B-Girlz Bring Down the House at Homo Night
Just when you thought Pride Week was over, right? Don't even think about putting that water gun away yet, sailor, the party's rocking all the way until the end of the weekend here.
"The weekend? Isn't it Monday?" you ask? Well, for a great many gays and straights (not to mention blogTO photographers, writers and those nursing their faces from the now infamous Jeffree Star Superman uppercut), this weekend in question will last easily until Wednesday as hangovers and sunburns are given their dues.
You know I can't pass up an opportunity to adorn the front page with a troupe of drag queens, either. Easily one of the most entertaining events I attended through the entire Pride Week was at Buddies in Bad Times Theatre on Saturday night.
Dubbed Homo Night in Canada, the charity eve would see some of the city's best and brightest gay and lesbian comedians do some stand-up in an event hosted by the beautiful and brilliant B-Girlz.
Above all else, the night was in support of the Canadian Lesbian & Gay Archives (an extremely important initiative, might I add) and Buddies itself.
As entertaining as it would be for me to go through each comedian's entire act verbatim for you, let's just peruse some photos and selective quotes, shall we?
Kristen Becker: "I don't know if you can tell by looking at me, but me in a Victoria Secret; Kind of like Elton John in a Home Depot."

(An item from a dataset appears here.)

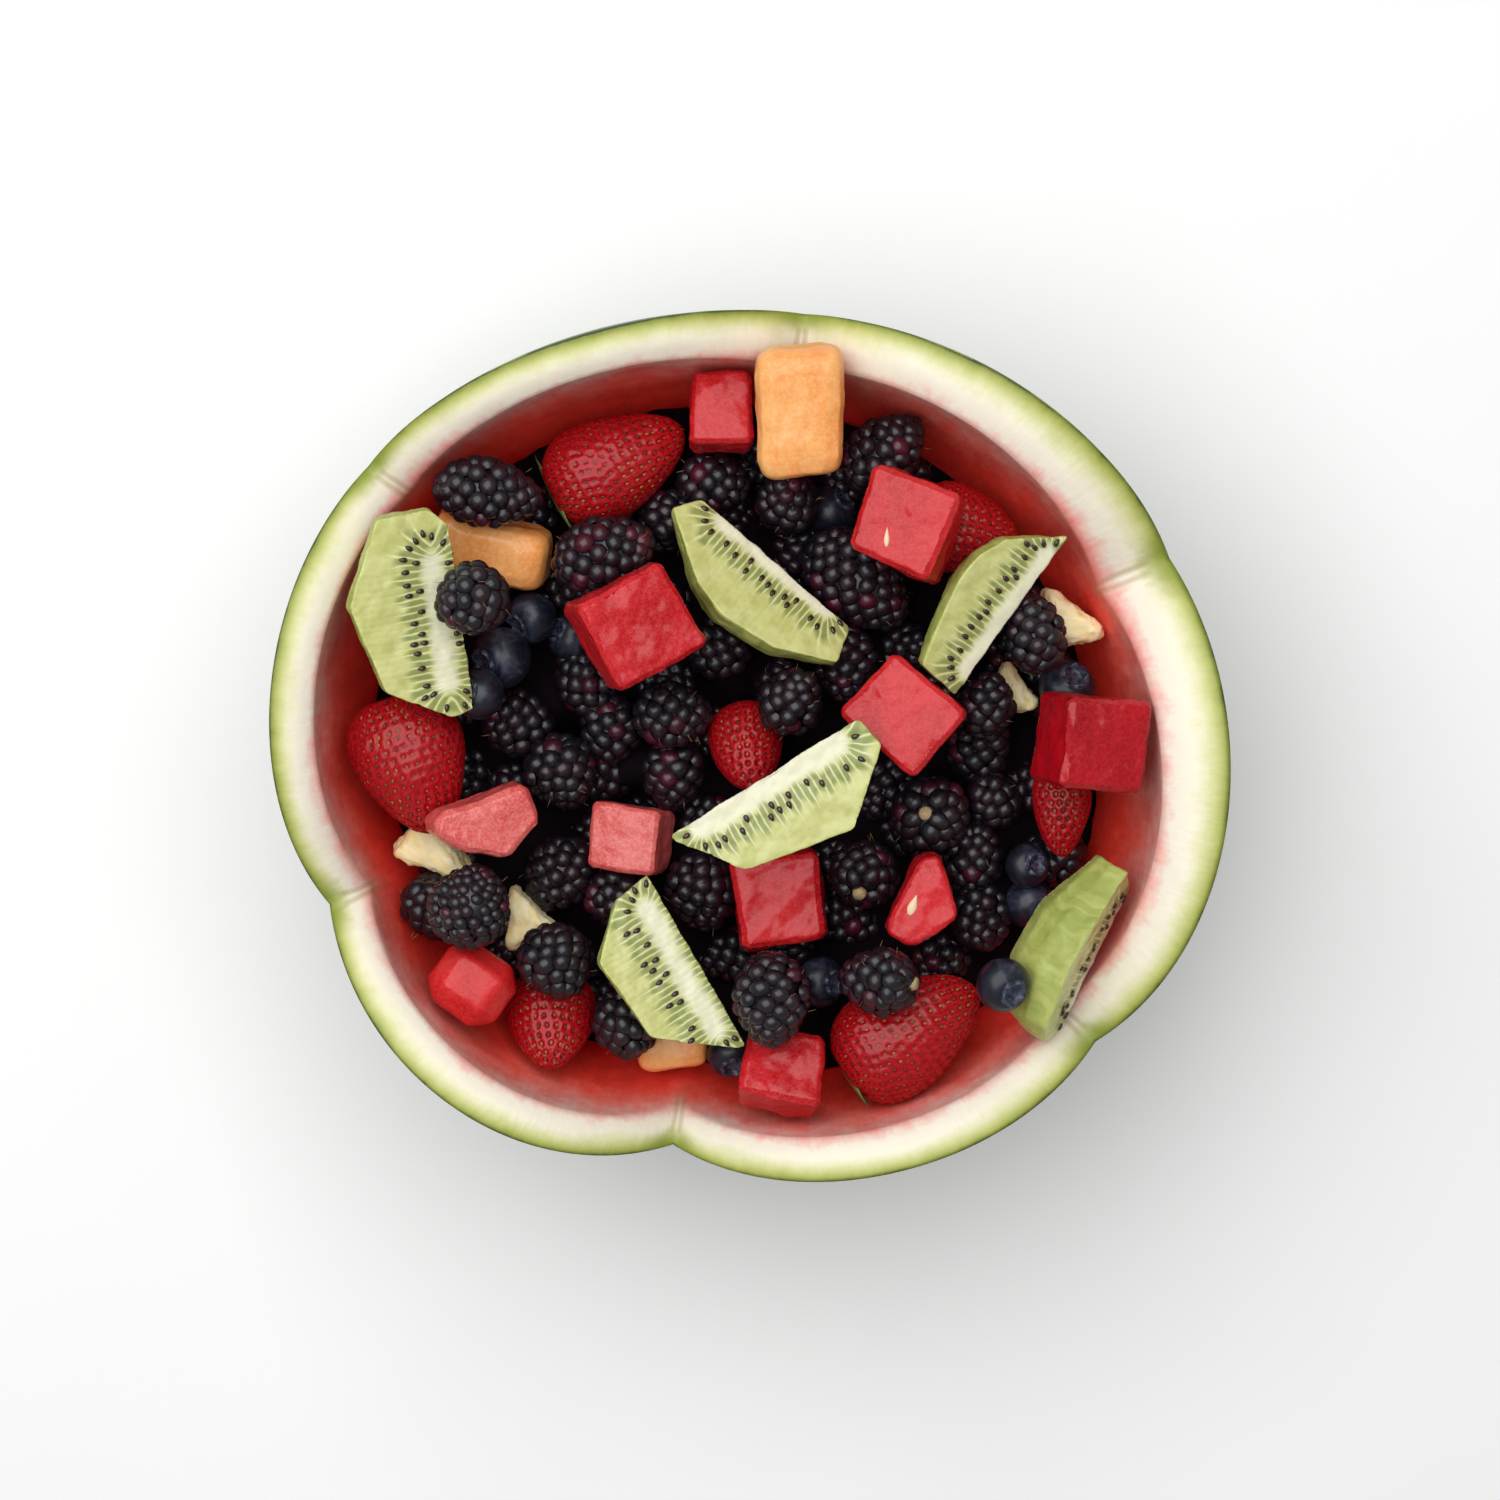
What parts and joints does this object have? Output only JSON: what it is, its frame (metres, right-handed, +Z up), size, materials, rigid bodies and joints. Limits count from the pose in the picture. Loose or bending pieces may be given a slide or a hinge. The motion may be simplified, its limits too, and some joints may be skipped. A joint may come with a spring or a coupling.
{
  "type": "fruit salad in a carved melon bowl",
  "caption": "Mixed berries, melon cubes, kiwi wedges and strawberries heaped in a bowl carved from half a watermelon with a petal-shaped rim.",
  "frame": {"origin": "on the table under the middle of the bowl", "axes": "+Z up; +X to the right and +Y away as the bowl is seen from its front, +X along its longest extent"},
  "size_m": [0.2656, 0.2424, 0.1365],
  "materials": {
    "melon_bowl": "satin: cut melon rind, cream with a pink inner edge and a green skin",
    "fruit_heap": "glossy near-black berries",
    "bramble": "glossy near-black, a few drupelets maroon",
    "blueberry": "dark blue with a dull greyish bloom",
    "melon_cube": "moist red melon flesh, grainy",
    "kiwi_wedge": "moist green flesh with a pale core and dark seeds",
    "strawberry": "glossy deep red with seeds in dimples",
    "cantaloupe": "moist orange melon flesh",
    "pineapple": "moist pale yellow flesh, fibrous"
  },
  "bodies": {
    "root": {"melon_bowl": "melon_bowl", "fruit_heap": "fruit_heap", "bramble_01": "bramble", "bramble_02": "bramble", "bramble_03": "bramble", "bramble_04": "bramble", "bramble_05": "bramble", "bramble_06": "bramble", "bramble_07": "bramble", "bramble_08": "bramble", "bramble_09": "bramble", "bramble_10": "bramble", "bramble_11": "bramble", "bramble_12": "bramble", "bramble_13": "bramble", "bramble_14": "bramble", "bramble_15": "bramble", "bramble_16": "bramble", "bramble_17": "bramble", "bramble_18": "bramble", "bramble_19": "bramble", "bramble_20": "bramble", "blueberry_01": "blueberry", "blueberry_02": "blueberry", "blueberry_03": "blueberry", "blueberry_04": "blueberry", "blueberry_05": "blueberry", "blueberry_06": "blueberry", "blueberry_07": "blueberry", "melon_cube_01": "melon_cube", "melon_cube_02": "melon_cube", "melon_cube_03": "melon_cube", "melon_cube_04": "melon_cube", "melon_cube_05": "melon_cube", "melon_cube_06": "melon_cube", "melon_cube_07": "melon_cube", "melon_cube_08": "melon_cube", "melon_cube_09": "melon_cube", "melon_cube_10": "melon_cube", "melon_cube_11": "melon_cube", "kiwi_wedge_01": "kiwi_wedge", "kiwi_wedge_02": "kiwi_wedge", "kiwi_wedge_03": "kiwi_wedge", "kiwi_wedge_04": "kiwi_wedge", "kiwi_wedge_05": "kiwi_wedge", "kiwi_wedge_06": "kiwi_wedge", "strawberry_01": "strawberry", "strawberry_02": "strawberry", "strawberry_03": "strawberry", "strawberry_04": "strawberry", "strawberry_05": "strawberry", "strawberry_06": "strawberry", "strawberry_07": "strawberry", "cantaloupe_01": "cantaloupe", "cantaloupe_02": "cantaloupe", "cantaloupe_03": "cantaloupe", "pineapple_01": "pineapple", "pineapple_02": "pineapple", "pineapple_03": "pineapple", "pineapple_04": "pineapple"}
  },
  "joints": []
}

Steven Bereznai, author of "Gay and Single... Forever?" loses mic privileges and learns the hard way that you don't mess with the hosts during your act.
B-Girlz Barbie-Q: "I hope you enjoyed your stay at Buddies!"
Julia Stretch: "I know some true bisexuals now, so I try not to subscribe to that stereotype that we all have, that bisexual people are lazy in bed. They hear 'bisexual', I hear 'I just like to lie there some of the time'."
Scandanavian performance group K-AMP.
Evelyn Reese: "I don't know anyone from Vancouver! Well, I know people who move out there, but they always move back."
Andrew Johnston: "I'm fairly certain that even the homeliest Inuit hooker gets at least a quarter for giving a BJ. But if you play the song 'Wannabe' by the Spice Girls, my friend will give you mouth love that will result in the happiest ending since the film 'The Princess Diaries'."
Dawn Whitwell suggests Pride's new slogan be a throwback to Rocky, "Pride, 'I don't like your face!'"
Ted Morris: "I moved into the edge of the Gay Village and I've just been watching everyone trickle into Church & Wellesley like a horde of drunken, effeminate locusts."
One more by Mr. Morris to wrap up things up:
"It's another beautiful Pride weekend and just goes to show that maybe God doesn't like the fags, but Mother Nature does."